Because of these great big large engines and they need to create so much lift to break free from that heavy water, they also require more fuel, and wings with a large camber, the type of design that is not really made for high-speed. Therein lies the problem.

Now then, I suppose in the future with new materials some of these problems can be fixed. The aircraft will be lighter, the wing will be able to shape shift, and it won’t take so much power to get the aircraft into the air.

Still, there’s another component and a component that has to do with aerodynamics, fluid dynamics, and all of the corresponding dynamics during that transition period. That’s what I’d like to talk to you about today. I would like to talk to you about conceptual designs for seaplanes and float planes during that transition from water to air.

Perhaps, we need to redesign these aircraft with not only one step on the bottom of the float, but perhaps multi-steps. Or better yet floats which shape shift as the aircraft accelerates on the water, always remaining the optimum needed to break free from the water and get into the ground effect – flight.

Many float planes have wing floats, which become airborne well prior to the main floats, or the fuselage which is also designed as a float on the bottom. As the Wing starts to create lift, and the buoyancy shifts on the fuselage float and it is pulled out of the water.

You could consider that one step, and then the fuselage itself has a step as the aircraft accelerates it comes up on that step, as it gets closer to flying speed.

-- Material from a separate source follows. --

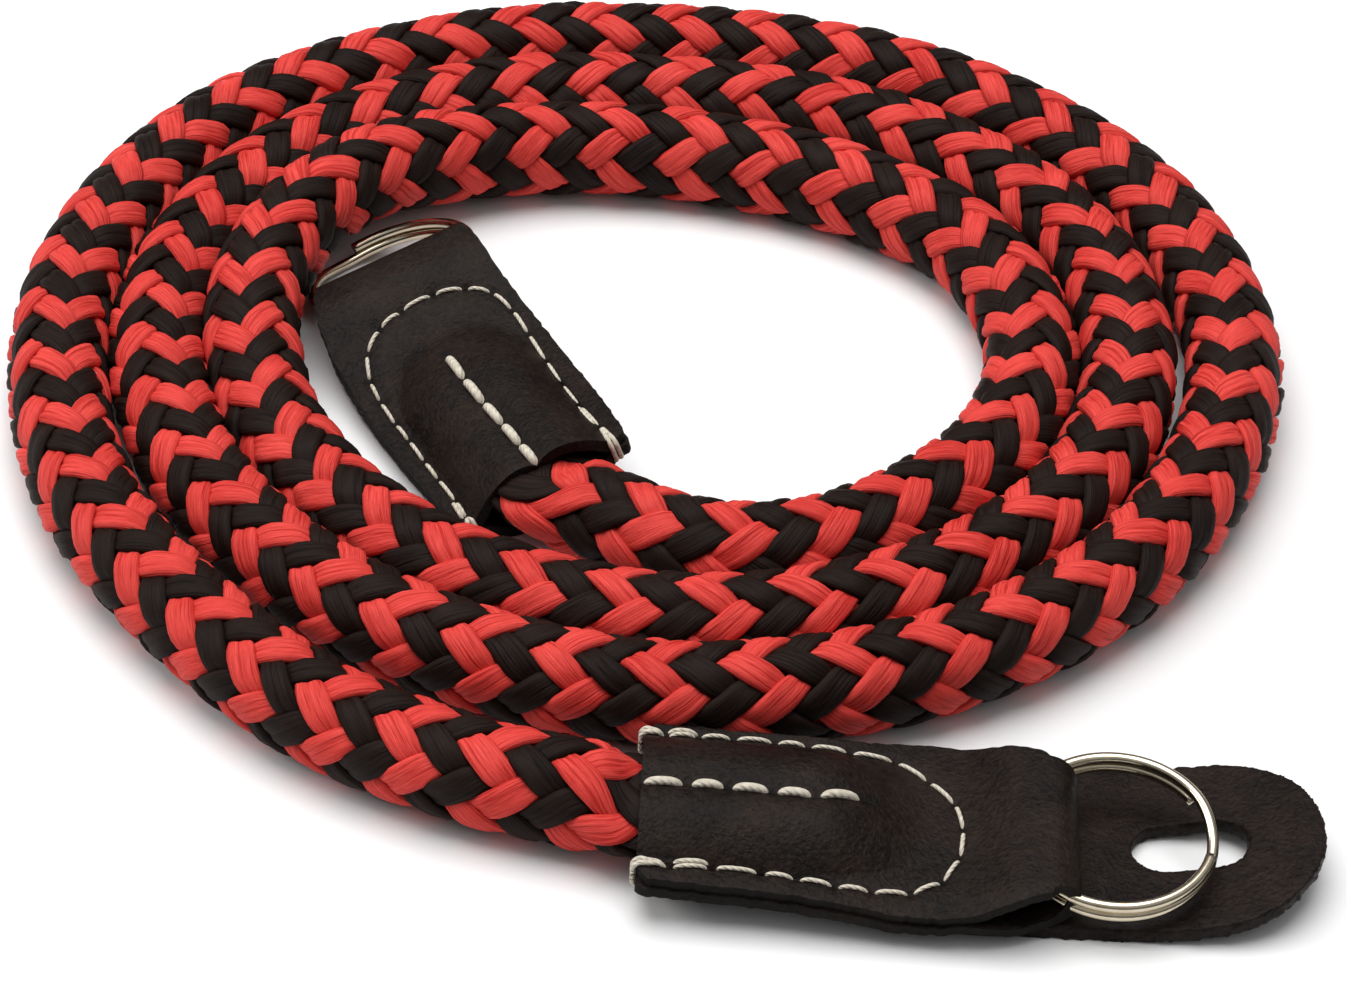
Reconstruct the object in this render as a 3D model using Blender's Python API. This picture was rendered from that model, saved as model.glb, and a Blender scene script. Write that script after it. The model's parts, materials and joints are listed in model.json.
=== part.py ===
"""Camera neck strap: a round braided rope lying in a flat coil, with a folded leather end and a
split ring at each end of it, and a slotted leather flap under the outer ring. Sizes are in
millimetres and are turned into metres where a shape is made."""

import math

import bmesh
import bpy
import numpy as np

MM = 0.001
CLEARANCE = 0.3

# Rope
ROPE_DIAMETER = 9.4
ROPE_RADIUS = ROPE_DIAMETER / 2
SEWN_HALF_WIDTH = 6.0
SEWN_HALF_HEIGHT = 2.95
SEWN_DEPTH = 18.5

# Leather ends
LEATHER = 1.2
END_LENGTH = 39.2
END_HALF_WIDTH = 10.1
FOLD_HALF_WIDTH = 7.3
HUMP_HALF_WIDTH = 7.7
HUMP_RUN = 8.0
MOUTH_CORNER = 1.5
MOUTH_FLARE = 0.45
NOSE_RUN = 8.2
FOLD_LENGTH = 11.0
FOLD_RISE = 2.2
FOLD_START = END_LENGTH - FOLD_LENGTH
FOLD_OPEN = FOLD_START + FOLD_RISE

# Split rings
WIRE = 1.06
RING_OUTER = 9.25
COIL_STEP = 1.12
COIL_CROSSING = 0.14
RING_TURNS = 2 - COIL_CROSSING
RING_RADIUS = RING_OUTER - WIRE / 2
RING_HEIGHT = WIRE + COIL_STEP

# The fold is a loop that the ring lies in
FOLD_ROOM = RING_HEIGHT / 2 + CLEARANCE
FOLD_HALF_HEIGHT = FOLD_ROOM + LEATHER

# Flap under the outer ring
FLAP_THICK = 1.5
FLAP_HALF_WIDTH = 10.7
FLAP_BACK = 24.5
FLAP_TIP = 12.3
FLAP_CORNER = 4.0
FLAP_PAST_FOLD = 10.5
FLAP_ASIDE = 1.8
SLOT_HALF_LENGTH = 5.4
SLOT_HALF_WIDTH = 2.95

# Places on the surface, from the middle of the coil, and directions in degrees
FRONT_MOUTH = (-0.2, -71.4)
FRONT_TURN = 0.0
INNER_MOUTH = (-11.4, -26.1)
INNER_TURN = 115.2
FLAP_CENTRE = (FRONT_MOUTH[0] + END_LENGTH + FLAP_PAST_FOLD, FRONT_MOUTH[1] + FLAP_ASIDE)
FLAP_TURN = 4.0
ORIGIN = (12.36, -31.33)

# The coil from above, clockwise from the front: angle in degrees, radius of each turn
COIL = (
    # angle, outer, middle, inner
    (0, 71.9, 56.3, 46.5),
    (30, 67.7, 54.6, 44.8),
    (60, 63.9, 53.0, 43.3),
    (90, 61.3, 51.7, 42.0),
    (120, 59.2, 49.5, 39.8),
    (150, 55.5, 45.6, 35.9),
    (180, 53.3, 42.65, 32.3),
    (210, 55.0, 43.95, 32.5),
    (240, 56.95, 46.15, 35.45),
    (270, 57.3, 46.55, 36.7),
    (300, 56.5, 46.6, 36.75),
    (330, 56.4, 46.6, 36.75),
)
COIL_START = (15.0, 69.9)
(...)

Now then, what if we could shape shift the Wing floats and what if we could change the camber of the wing once it became airborne and was accelerating through the ground cushion? If we could do that, we could lower the amount of fuel required for take-off, and the amount of energy the aircraft had to produce to get airborne.

We would also be able to have the aircraft take-off quicker in a shorter distance. All of this would make the aircraft more efficient, and provide for less wear and tear when taking-off in choppy water, and we could solve a huge number of problems we have today with the inefficiencies in flow planes and seaplanes. Indeed I hope you will please consider all this and think on it.